For Art-o-rama, SIX YEARS presents a research project that takes the shape of a ‘reflection workshop’ and responds to its 2022-2023 programme What do curators care for?.
Over the past decade, curating has been the object of an epistemological shift. The practice of curating has extended beyond exhibition-making to embrace educational and research formats, often developed in collaboration with artists, researchers and curators. What do curators care for? explores areas of contact between this expanded practice of curating, which is now called ‘curatorial’, and the ethics of ‘care’.
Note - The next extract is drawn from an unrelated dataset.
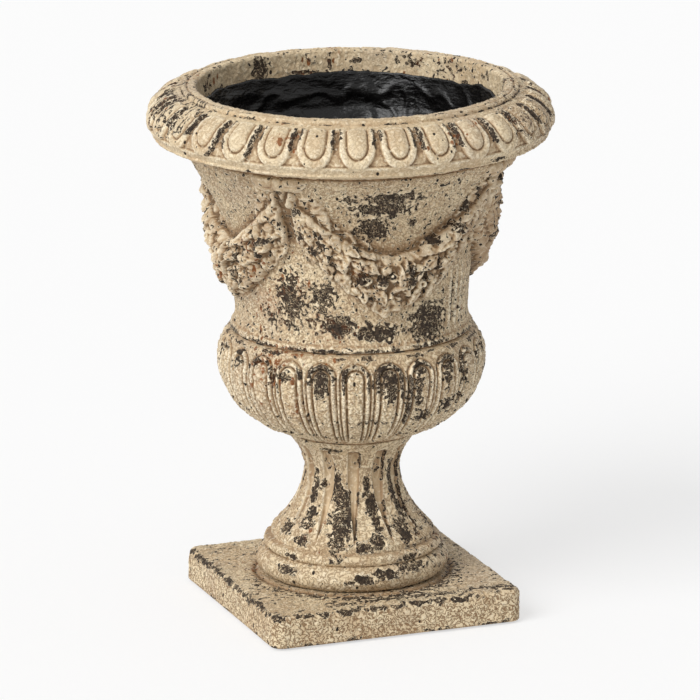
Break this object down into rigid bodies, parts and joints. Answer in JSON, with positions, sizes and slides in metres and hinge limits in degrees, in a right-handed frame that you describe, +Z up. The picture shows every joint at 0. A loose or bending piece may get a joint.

In Toward a Feminist Theory of Caring (1990) Joan C. Tronto and Berenice Fisher define ethics of ‘care’ as “a species activity that includes everything that we do to maintain, continue, and repair our ‘world’ so that we can live in it as well as possible. That world includes our bodies, our selves, and our environment, all of which we seek to interweave in a complex, life-sustaining “web”. Therefore, the practice of ‘care’ and ‘mutual care’ comes to conceive the ethical choice as a system of inter-relationships, empathy, mutual responsibilities and communications.
As Claire Bishop points out in her essay Digital Divide (2012), since the emergence of the Web 2.0 in 2002, art, notably socially engaged art, “deploys a language of platforms, collaborations, activated spectatorship, and “prosumers” who coproduce content (rather than passively consuming information devised for them)”.
SIX YEARS aims to explore links between ‘care’ and the ‘curatorial’ from a post-Internet perspective. How do new technologies make it possible to provoke the established norm, to create new knowledge and modes of operation, to instigate new collaborations?